Tuesday, April 13, 2010

What is being "Natural"?


I know you’ve either witnessed or partaken in the questioning and/or argument over what constitutes being a “Natural”. The “how natural you REALLY gotta be before you can attach the label saying you’re such, and if you don’t meet the nappy requirements by those who’ve appointed themselves the all knowing naturals, you’re exiled,” argument. LOL!

I’m being dramatic, but it really gets silly after awhile. Almost as bad as the good hair/bad hair mentality, where if your hair is a certain way, it’s “good” and anything outside of that is “bad”.

Let me break it down for ya. *steps onto soapbox*

If we use commercially produced products with ANY man-made/laboratory created ingredients, technically, we’re not “Natural” because there’s nothing natural about the synthetics we’re using.

But then you might say, “Well, those products may not change the texture/structure of your hair, so your hair is still natural.”

I say, “Why are we still trying to categorize what’s considered natural?”
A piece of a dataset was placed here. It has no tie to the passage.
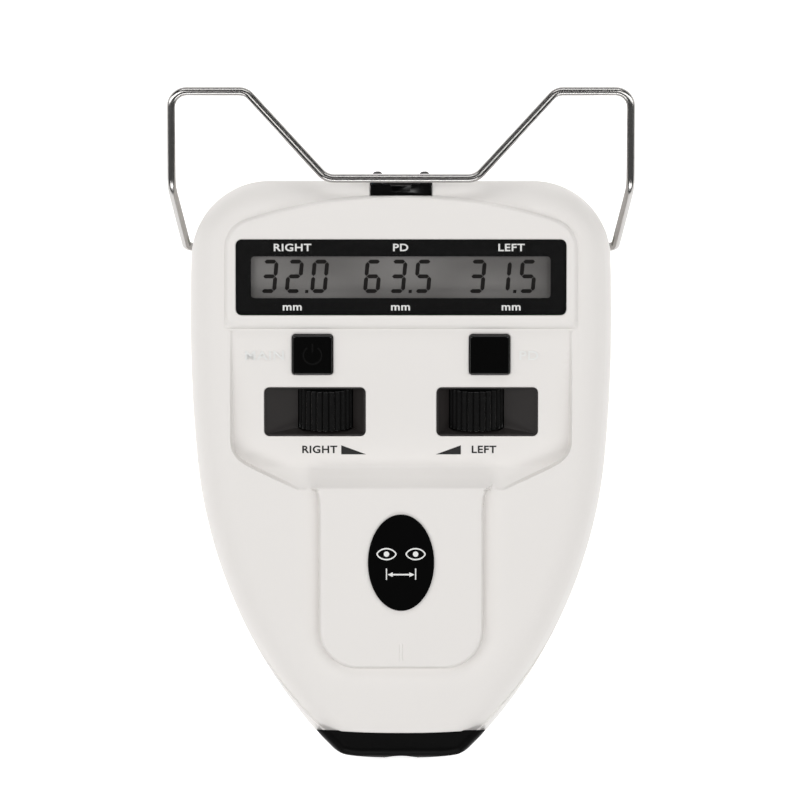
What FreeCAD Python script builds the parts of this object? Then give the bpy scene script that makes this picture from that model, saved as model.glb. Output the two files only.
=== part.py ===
import FreeCAD, Part
import math
import os
import re
import Sketcher
from FreeCAD import Placement, Rotation, Vector

# Pupillary distance meter.  Origin: centre of the flat underside.  +Z is up, towards the display.
# +Y points at the patient (nose rest, forehead rest); the examiner looks in at the -Y end.

DIMENSIONS = [
    ("half_width", 81, "half of the widest part of the housing"),
    ("widest_y", 48, "where the housing is widest"),
    ("front_y", 100, "front face"),
    ("corner_radius", 30, "front corners in plan"),
    ("side_radius", 600, "long sides in plan"),
    ("taper_radius", 187, "tapering sides in plan"),
    ("taper_start", 53, "from the widest point back to where the taper starts"),
    ("tail_y", -128, "end of the shell's outline before it is trimmed for the end cap"),
    ("shell_end", -111.6, "where the white shells stop"),
    ("cap_end", -122.4, "end of the black end cap"),
    ("deck_height", 50.1, "top of hood and tongue, measured at y = 0"),
    ("deck_slope", 0.158, "rise of the deck towards the front"),
    ("shoulder_drop", 1.75, "shoulder below the hood and tongue"),
    ("parting", 26, "height where the two shells meet"),
    ("wall", 2.4, "shell wall"),
    ("rim_radius", 13, "round of the upper rim"),
    ("foot_radius", 10, "round of the lower edge"),
    ("panel_y", 11.3, "origin of the control panel, at the middle of the wheels"),
    ("panel_z", 46.4, "height of the control panel there"),
    ("panel_tilt", 14, "tilt of the control panel"),
    ("panel_half", 65, "half width of the control panel"),
    ("panel_top", 44.8, "front edge of the control panel"),
    ("panel_foot", -10.2, "where the panel starts to rise to the tongue"),
    ("rise_end", -18.3, "where that rise ends"),
    ("rise_height", 47.4, "height at the end of the rise"),
    ("hood_half", 67.5, "half width of the display hood"),
    ("hood_front_y", 94.4, "front of the hood"),
    ("tongue_half", 31.5, "half width of the tongue"),
    ("tongue_end", -87.4, "rear end of the tongue"),
    ("tongue_radius", 15, "rear corners of the tongue"),
    ("window_y", 62.8, "middle of the display window"),
    ("window_length", 126.5, "display window along x"),
    ("window_width", 29.1, "display window along the deck"),
    ("window_thick", 1.5, "display window thickness"),
    ("button_size", 15.2, "width of a push button"),
    ("button_x", 34, "push button from the middle"),
    ("button_v", 22.67, "push button along the panel"),
    ("button_gap", 0.3, "gap round a push button"),
    ("button_proud", 1.6, "push button above the panel"),
    ("well_x", 33.1, "wheel well from the middle"),
    ("well_length", 39, "wheel well along x"),
    ("well_width", 19.3, "wheel well along the panel"),
    ("well_depth", 5.6, "foot of the ramps below the panel"),
    ("trough_depth", 13.5, "underside of the trough below the panel"),
    ("trough_wall", 1.2, "wall of the trough"),
    ("wheel_x", 29, "thumbwheel from the middle"),
    ("wheel_radius", 11.75, "thumbwheel over its ribs"),
    ("wheel_width", 16.3, "thumbwheel along its axle"),
    ("wheel_depth", 11.25, "thumbwheel axle below the panel"),
    ("wheel_gap", 0.35, "gap round the thumbwheel"),
    ("rib_count", 28, "ribs of a thumbwheel"),
    ("axle_radius", 1.5, "thumbwheel axle"),
    ("running_gap", 0.05, "radial clearance of running fits"),
    ("hub_radius", 3, "hub between thumbwheel and pinion"),
    ("gear_module", 0.8, "module of pinion and rack"),
    ("gear_teeth", 14, "teeth of the pinion"),
    ("pinion_v", 10.2, "near face of the pinion along the axle"),
    ("pinion_width", 4, "face width of the pinion"),
    ("carriage_x_right", -32, "right hairline when the display reads 32.0"),
    ("carriage_x_left", 31.5, "left hairline when the display reads 31.5"),
    ("rod_z", 31.5, "height of the guide rods"),
    ("rod_radius", 2, "guide rod"),
    ("rod_front_y", 72, "front guide rod"),
    ("rod_rear_y", 40, "rear guide rod"),
    ("optical_z", 21, "height of the optical axis"),
    ("eye_x", 32, "front windows from the middle"),
    ("eye_radius", 11, "front windows"),
    ("wire_radius", 1.7, "forehead rest wire"),
    ("pivot_y", 75, "forehead rest pivot"),
    ("pivot_z", 28, "height of that pivot"),
    ("pocket_radius", 18, "round recess in the side walls at the pivot"),
    ("pocket_floor", 76.6, "floor of that recess, from the middle"),
    ("bush_radius", 3.5, "bush round the end of the forehead wire"),
    ("nose_half", 12, "half width of the nose notch"),
    ("nose_back", 94, "back of the nose notch"),
    ("nose_floor", 18, "floor of the nose notch"),
    ("sight_z", 16, "height of the eyepiece's axis"),
    ("pad_x", 9, "nose pad pins from the middle"),
    ("pad_y", 100, "nose pad pins"),
    ("badge_half_x", 12.75, "badge half axis across"),
    ("badge_half_y", 18.8, "badge half axis along"),
    ("badge_y", -46.7, "middle of the badge"),
    ("battery_y", -47, "middle of the battery compartment"),
    ("battery_half_x", 29, "half length of the battery compartment"),
    ("battery_half_y", 17.5, "half width of the battery compartment"),
    ("battery_top", 18.9, "ceiling of the battery compartment"),
]
ALIASES = {alias for alias, _, _ in DIMENSIONS}
BIG = 400
SIDES = [("right", -1), ("left", 1)]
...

So, if you color your hair and it doesn’t change your texture, can you still consider yourself natural? It’s not your natural color, right? Still contains synthetic ingredients being deposited into your hair. What’s “natural” about that?


My point isn’t to further fuel the debate. It’s merely to show how utterly ridiculous it can become. The incessant NEED to validate or invalidate what is or isn’t becomes redundant after awhile, and rather counterproductive and separatist.

Bottom line is this: Stop focusing so much on what OTHER people label themselves. Being natural is interpreted differently for different people. It’s not right or wrong, IMO. It’s all about perspective and perception. Yes, it can be deceptive (to some) if someone does a bunch of things to their hair that changes its natural appearance, but that’s not your burden to bear. And yes, it can be misleading to those who may use those individuals as inspirations. But that’s when self-love and acceptance eventually comes into play, and regardless of what’s used (on their hair or not), that person will eventually (hopefully) come to love everything about themselves. Including what grows out of their scalp.

To me, going against societal conditioning/norms is far more important and revolutionary than anything. Who would’ve thought being YOU and embracing yourself as you were made would be considered revolutionary? Maybe I’m just being a total optimist, but anyone that can go from relaxing their hair all of their lives to wanting/learning to embrace their kinks is a GOOD THING. You can’t change years of brainwashing and conditioning overnight. You can’t expect to have folks all of sudden “loving” the hair they were born with when they’re accustomed to living the lye. Encourage our sisters; don’t tear them down because they may not have experienced that natural hair epiphany that YOU HAVE. Everyone’s journey is different. Everyone’s perceptions and goals are different. Everyone’s MOTIVATIONS for going natural are going to be different. The ultimate goal should be in helping each other achieve the healthiest hair possible, not getting involved in natural hair hierarchies and semantics!

*steps off soapbox* ;)


Ashley said...

I totally agree with everything you said in this post. Instead of trying to tear each other down for we are/aren't doing, we should be that support system that we ALL need or will need as some point. I've really enjoyed reading your blog so far. Keep up the great work!!!

KP said...

Thank you SO MUCH! The argument gets so tired. We all just need to be supportive of each other, and leave the drama elsewhere.

And I will continue to try to put out good pieces for as long as folks enjoy reading them. :)

Vida Starr said...

That last paragraph really hit the nail on the head!!!!! Great post!

KP said...

Thanks, Vida Starr! I think some ladies spend so much time on differentiating "naturalness" that they forget about just being overall supportive of each woman's personal journey!